SET EXERCISE >>
Transcribe only the lines from the line with "What three.js and" through the line with "const thinnestEnd = 1;", exactly, counting both of those lines as part of the stretch.

#### EXERCISE INPUT ####

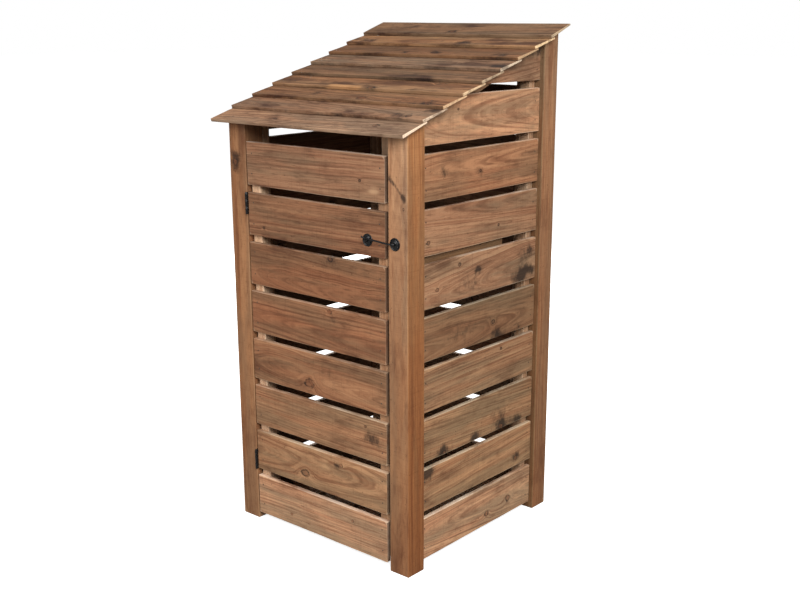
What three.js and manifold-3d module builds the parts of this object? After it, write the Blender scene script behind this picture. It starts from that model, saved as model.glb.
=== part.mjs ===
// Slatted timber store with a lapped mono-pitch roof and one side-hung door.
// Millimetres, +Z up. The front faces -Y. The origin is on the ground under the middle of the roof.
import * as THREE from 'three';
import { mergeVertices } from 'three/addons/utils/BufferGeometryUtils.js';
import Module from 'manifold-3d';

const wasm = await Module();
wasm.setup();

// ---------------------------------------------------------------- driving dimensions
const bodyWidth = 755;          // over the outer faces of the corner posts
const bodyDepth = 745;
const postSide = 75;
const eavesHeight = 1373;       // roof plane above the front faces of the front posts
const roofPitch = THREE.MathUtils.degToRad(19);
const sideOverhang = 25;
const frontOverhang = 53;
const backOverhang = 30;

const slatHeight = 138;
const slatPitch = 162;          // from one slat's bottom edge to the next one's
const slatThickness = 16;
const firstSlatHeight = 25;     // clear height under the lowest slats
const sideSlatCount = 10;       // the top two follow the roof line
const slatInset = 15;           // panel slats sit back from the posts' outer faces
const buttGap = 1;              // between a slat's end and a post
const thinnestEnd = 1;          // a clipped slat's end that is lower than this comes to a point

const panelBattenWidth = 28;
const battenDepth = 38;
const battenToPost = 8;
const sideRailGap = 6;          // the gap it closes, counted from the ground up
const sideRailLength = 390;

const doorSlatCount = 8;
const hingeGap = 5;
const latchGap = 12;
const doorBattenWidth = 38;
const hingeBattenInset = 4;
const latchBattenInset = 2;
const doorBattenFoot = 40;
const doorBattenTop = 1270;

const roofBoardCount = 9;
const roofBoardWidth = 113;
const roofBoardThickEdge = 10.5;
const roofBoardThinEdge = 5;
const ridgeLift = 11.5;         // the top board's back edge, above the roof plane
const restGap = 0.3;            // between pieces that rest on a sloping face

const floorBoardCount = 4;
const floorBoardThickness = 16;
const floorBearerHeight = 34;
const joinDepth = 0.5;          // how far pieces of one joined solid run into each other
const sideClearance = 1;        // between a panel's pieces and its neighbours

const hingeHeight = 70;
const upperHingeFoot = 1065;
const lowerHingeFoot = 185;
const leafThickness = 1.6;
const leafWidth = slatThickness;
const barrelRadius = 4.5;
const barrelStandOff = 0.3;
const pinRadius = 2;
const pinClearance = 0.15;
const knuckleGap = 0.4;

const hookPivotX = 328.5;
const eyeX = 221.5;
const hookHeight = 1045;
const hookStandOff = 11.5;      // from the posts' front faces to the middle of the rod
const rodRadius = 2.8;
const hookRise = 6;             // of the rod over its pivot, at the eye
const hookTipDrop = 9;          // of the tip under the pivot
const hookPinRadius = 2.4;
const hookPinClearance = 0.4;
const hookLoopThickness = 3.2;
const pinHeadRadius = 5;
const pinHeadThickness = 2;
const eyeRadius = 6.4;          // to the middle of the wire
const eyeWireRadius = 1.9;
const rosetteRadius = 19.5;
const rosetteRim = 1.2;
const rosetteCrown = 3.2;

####
#### EXERCISE INPUT ####

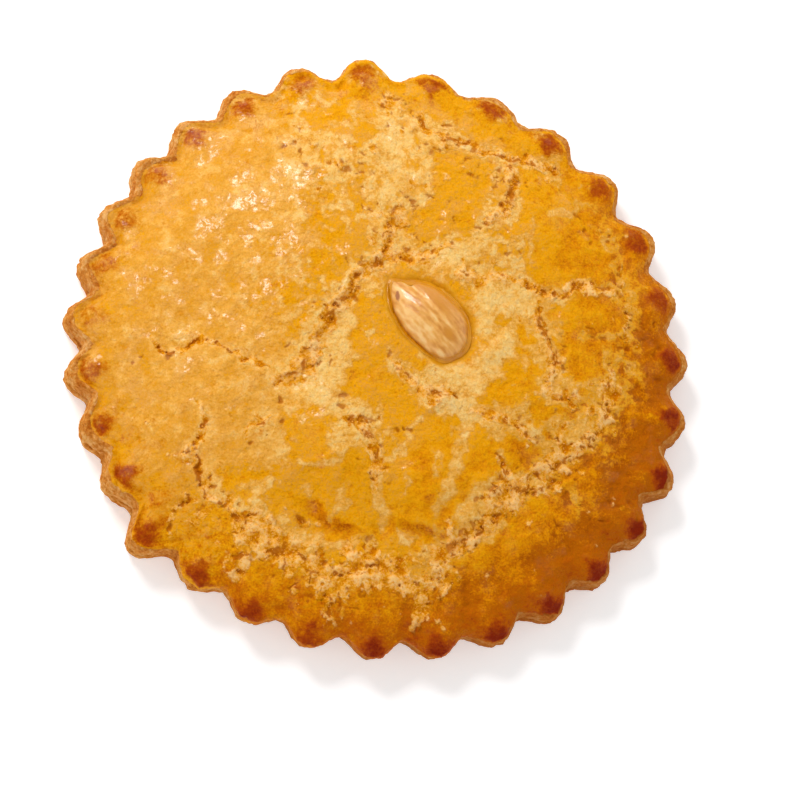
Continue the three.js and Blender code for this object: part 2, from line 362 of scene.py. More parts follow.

####

SOLUTION >>
What three.js and manifold-3d module builds the parts of this object? After it, write the Blender scene script behind this picture. It starts from that model, saved as model.glb.
=== part.mjs ===
// Slatted timber store with a lapped mono-pitch roof and one side-hung door.
// Millimetres, +Z up. The front faces -Y. The origin is on the ground under the middle of the roof.
import * as THREE from 'three';
import { mergeVertices } from 'three/addons/utils/BufferGeometryUtils.js';
import Module from 'manifold-3d';

const wasm = await Module();
wasm.setup();

// ---------------------------------------------------------------- driving dimensions
const bodyWidth = 755;          // over the outer faces of the corner posts
const bodyDepth = 745;
const postSide = 75;
const eavesHeight = 1373;       // roof plane above the front faces of the front posts
const roofPitch = THREE.MathUtils.degToRad(19);
const sideOverhang = 25;
const frontOverhang = 53;
const backOverhang = 30;

const slatHeight = 138;
const slatPitch = 162;          // from one slat's bottom edge to the next one's
const slatThickness = 16;
const firstSlatHeight = 25;     // clear height under the lowest slats
const sideSlatCount = 10;       // the top two follow the roof line
const slatInset = 15;           // panel slats sit back from the posts' outer faces
const buttGap = 1;              // between a slat's end and a post
const thinnestEnd = 1;          // a clipped slat's end that is lower than this comes to a point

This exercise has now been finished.